After his playing career, Padget became assistant baseball coach at Wallace College from 1991-1992. He then was head baseball coach at Ashford High from 1993-1999 with five of his six teams reaching the playoffs. Padget led the Headland High baseball team from 2000-2008 with eight teams reaching the playoffs. His overall coaching record was 181-124.
Padget is currently the Superintendent of Education for Henry County Schools.
Cedric Smith: A standout running back at Enterprise High School during his prep days, Smith was a three-year starter at the University of Florida, where he was the primary blocker for running back Emmitt Smith.
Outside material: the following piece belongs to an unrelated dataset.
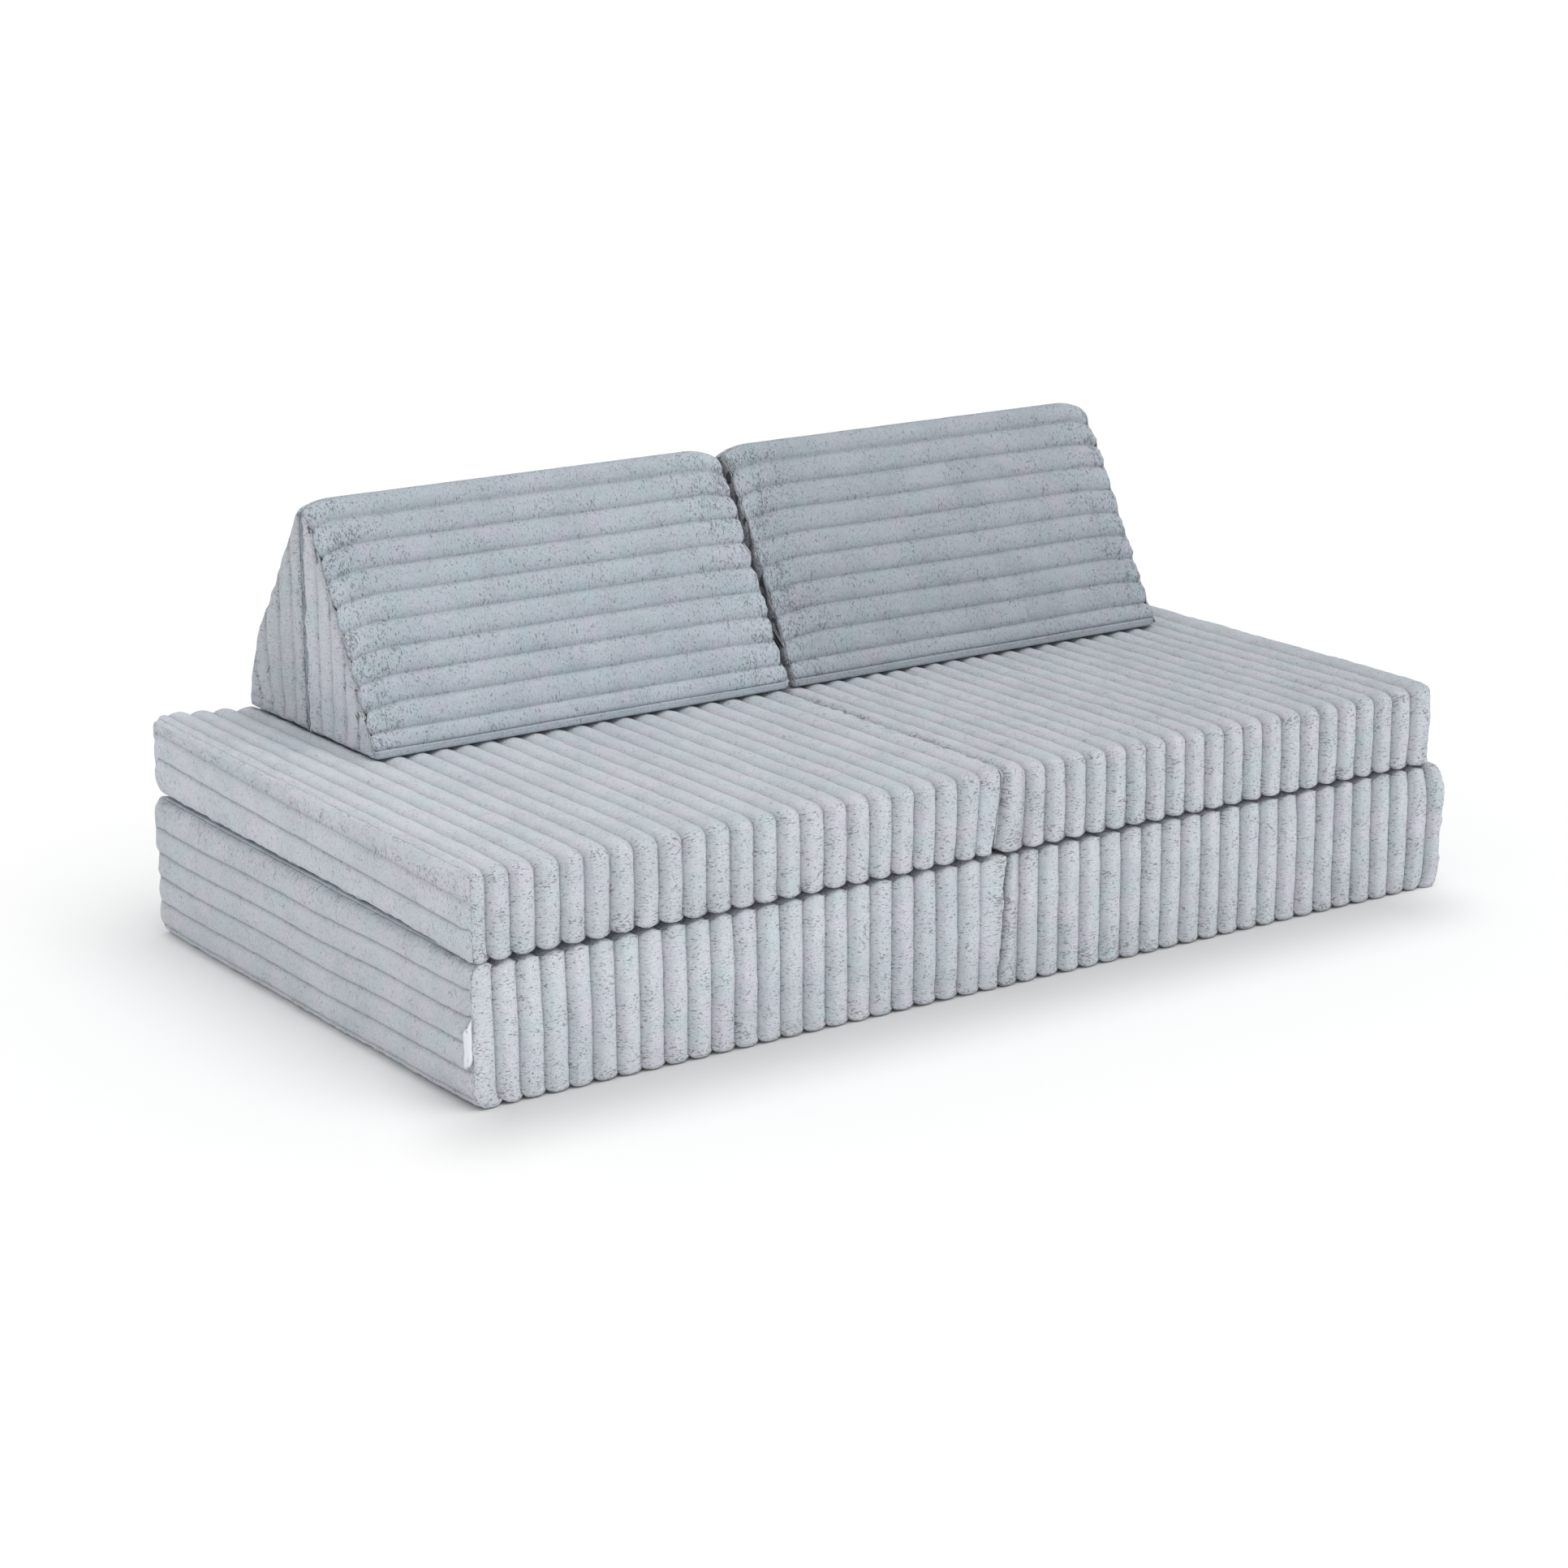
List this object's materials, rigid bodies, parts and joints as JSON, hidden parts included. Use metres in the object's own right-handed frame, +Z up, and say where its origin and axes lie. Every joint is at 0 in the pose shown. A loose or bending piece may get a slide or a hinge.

He was selected by Minnesota in the fifth round of the 1990 NFL Draft and spent his rookie season with the Vikings before stints with New Orleans (1991), Washington (1994-95) and Arizona (1996-97). In 72 career regular-season games (14 starts), he totaled 40 rushes for 100 yards with two touchdowns to go along with 20 receptions for 141 yards and two scores.
Smith is entering his 15th season as an NFL strength and conditioning coach. He is currently in his second season back with the Denver Broncos as assistant strength and conditioning coach after previously serving in that role for the club from 2001-2006. Smith spent seven years leading the strength and conditioning programs for the Houston Texans (2010-13) and Kansas City Chiefs (2007-09).
Smith was recognized as the NFL Strength and Conditioning Coach of the Year by the league’s strength and conditioning coaches in 2012.
Steve Wade: Wade excelled in football, basketball and track at Young Junior High School and at Dothan High School. He was selected Mr. Dothan High in his senior year.
Upon graduation from Dothan High, Wade was recruited to play football by Auburn, Florida State, Alabama and Georgia. He chose to play for Alabama and legendary coach Paul “Bear” Bryant. While at Alabama, Wade played defensive back, running back and special teams. He won the “Bobby Johns Most Improved Defensive Back” award and was captain of special teams on several occasions.
Wade’s older brother, Tommy, also played at Alabama and the two became the only brothers to start for a Bryant-coached team when they played in the secondary during Tommy’s final season and Steve’s sophomore year.